I. Don’t love the world . . . because

            A.   It is impossible to love God and the world simultaneously

            B.   The world is impermanent. . . but

                   The one doing the will of God (that is, who does not love the

                    world) is eternally permanent.

A text-driven sermon outline on this text should have one main point and two sub-points.


If you preach on this text omitting one or more of these sub-points, then you have not preached the text fully. If you preach this text adding additional main or sub-points beyond these, then you are adding to the meaning of the text. If you make one of the sub-points a main point parallel to v. 15a, then you have mis-preached the text in terms of its focus and prominence. If you major on the three parallel prepositional phrases in v. 16 and spend most of your time explaining and illustrating them, then you will mis-preach the focus of this text.

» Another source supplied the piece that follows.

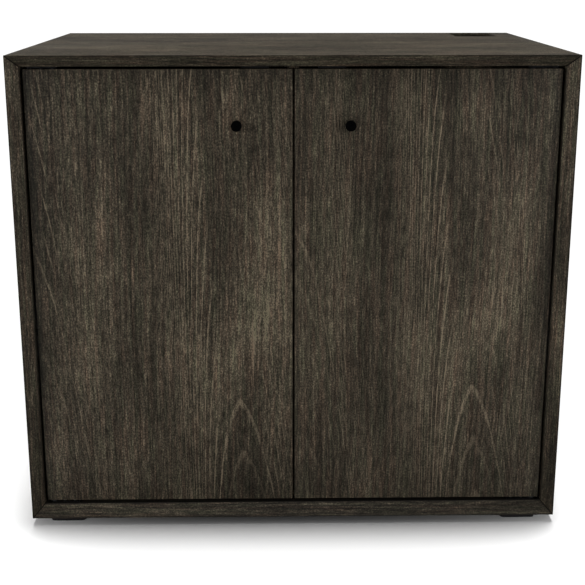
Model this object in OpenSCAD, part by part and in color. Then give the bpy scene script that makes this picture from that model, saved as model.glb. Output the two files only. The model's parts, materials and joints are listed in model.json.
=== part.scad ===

To omit points, to add points, or to major on that which the text minors, is to fail to preach the text accurately. What you say may be biblical, but it will not be what this text says in the way the text says it.

If we believe in text-driven preaching, then somehow the main and subordinate information which John himself placed in his text must be reflected in the sermon.

There may be many creative ways to do this in expository preaching, but these elements must be there or the sermon will be less than truly text-driven.


If you’re interested, my full sermon on this text can be read in my 1-3 John: Fellowship in God’s Family (Wheaton: Crossway, 2013), 95-108.


Preach the Word!

 


[1] For a detailed analysis of 1 John 2:15-17 as a test case for how I go about sermon preparation, see my chapter “Preparing a Text-Driven Sermon,” in Text-Driven Preaching: God’s Word at the Heart of Every Sermon (Nashville: B&H Academic, 2010), 101-134.

[2] Semantically, Beekman, Callow and Kopesec define “grounds” as the communication relation that refers to an observation or a known fact given as the basis for a stated, commanded or questioned state or event (Semantic Structure of Written Communication [Dallas: Summer Institute of Linguistics, 1981], 106).